** start **

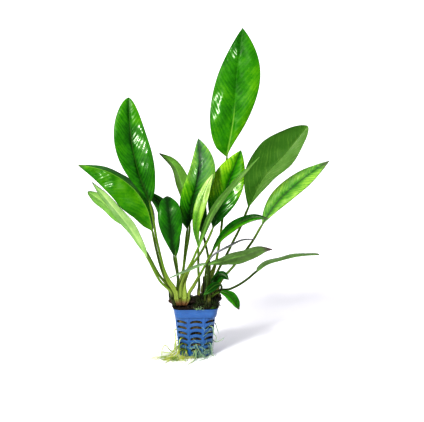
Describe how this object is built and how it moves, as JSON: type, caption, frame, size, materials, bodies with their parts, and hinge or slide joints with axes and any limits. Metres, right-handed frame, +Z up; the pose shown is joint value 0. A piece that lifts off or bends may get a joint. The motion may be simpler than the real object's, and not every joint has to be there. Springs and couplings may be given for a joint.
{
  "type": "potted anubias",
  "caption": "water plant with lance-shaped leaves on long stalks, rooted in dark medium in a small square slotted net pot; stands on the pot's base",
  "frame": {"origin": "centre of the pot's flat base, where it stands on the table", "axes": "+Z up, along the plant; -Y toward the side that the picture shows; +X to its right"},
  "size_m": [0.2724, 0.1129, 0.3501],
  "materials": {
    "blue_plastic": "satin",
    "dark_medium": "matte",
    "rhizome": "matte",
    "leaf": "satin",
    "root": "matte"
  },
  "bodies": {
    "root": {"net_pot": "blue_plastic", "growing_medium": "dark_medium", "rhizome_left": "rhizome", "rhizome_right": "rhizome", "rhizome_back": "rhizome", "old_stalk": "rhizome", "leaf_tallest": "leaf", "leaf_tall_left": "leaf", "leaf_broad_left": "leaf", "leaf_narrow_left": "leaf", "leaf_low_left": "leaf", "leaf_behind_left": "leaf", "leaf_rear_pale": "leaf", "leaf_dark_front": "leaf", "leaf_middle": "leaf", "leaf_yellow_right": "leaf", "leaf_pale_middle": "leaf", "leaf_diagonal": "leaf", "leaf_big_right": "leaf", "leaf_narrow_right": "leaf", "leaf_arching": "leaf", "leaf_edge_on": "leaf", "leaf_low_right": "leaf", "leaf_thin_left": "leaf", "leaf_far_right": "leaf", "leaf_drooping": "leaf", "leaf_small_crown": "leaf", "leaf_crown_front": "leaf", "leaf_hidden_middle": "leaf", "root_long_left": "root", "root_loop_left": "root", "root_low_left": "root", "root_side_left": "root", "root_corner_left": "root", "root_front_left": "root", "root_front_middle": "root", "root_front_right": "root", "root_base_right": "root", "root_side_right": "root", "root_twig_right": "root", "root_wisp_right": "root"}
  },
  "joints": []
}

** end **

Aim
Give an exact copy of all the data shown above.

Full output
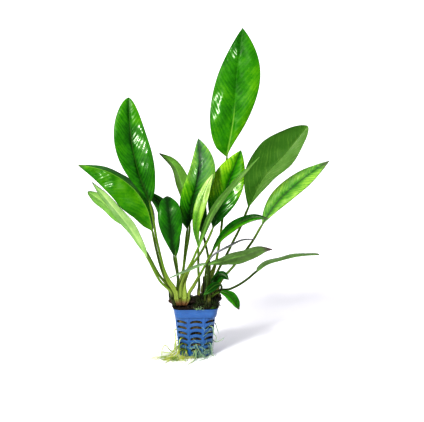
Describe how this object is built and how it moves, as JSON: type, caption, frame, size, materials, bodies with their parts, and hinge or slide joints with axes and any limits. Metres, right-handed frame, +Z up; the pose shown is joint value 0. A piece that lifts off or bends may get a joint. The motion may be simpler than the real object's, and not every joint has to be there. Springs and couplings may be given for a joint.
{
  "type": "potted anubias",
  "caption": "water plant with lance-shaped leaves on long stalks, rooted in dark medium in a small square slotted net pot; stands on the pot's base",
  "frame": {"origin": "centre of the pot's flat base, where it stands on the table", "axes": "+Z up, along the plant; -Y toward the side that the picture shows; +X to its right"},
  "size_m": [0.2724, 0.1129, 0.3501],
  "materials": {
    "blue_plastic": "satin",
    "dark_medium": "matte",
    "rhizome": "matte",
    "leaf": "satin",
    "root": "matte"
  },
  "bodies": {
    "root": {"net_pot": "blue_plastic", "growing_medium": "dark_medium", "rhizome_left": "rhizome", "rhizome_right": "rhizome", "rhizome_back": "rhizome", "old_stalk": "rhizome", "leaf_tallest": "leaf", "leaf_tall_left": "leaf", "leaf_broad_left": "leaf", "leaf_narrow_left": "leaf", "leaf_low_left": "leaf", "leaf_behind_left": "leaf", "leaf_rear_pale": "leaf", "leaf_dark_front": "leaf", "leaf_middle": "leaf", "leaf_yellow_right": "leaf", "leaf_pale_middle": "leaf", "leaf_diagonal": "leaf", "leaf_big_right": "leaf", "leaf_narrow_right": "leaf", "leaf_arching": "leaf", "leaf_edge_on": "leaf", "leaf_low_right": "leaf", "leaf_thin_left": "leaf", "leaf_far_right": "leaf", "leaf_drooping": "leaf", "leaf_small_crown": "leaf", "leaf_crown_front": "leaf", "leaf_hidden_middle": "leaf", "root_long_left": "root", "root_loop_left": "root", "root_low_left": "root", "root_side_left": "root", "root_corner_left": "root", "root_front_left": "root", "root_front_middle": "root", "root_front_right": "root", "root_base_right": "root", "root_side_right": "root", "root_twig_right": "root", "root_wisp_right": "root"}
  },
  "joints": []
}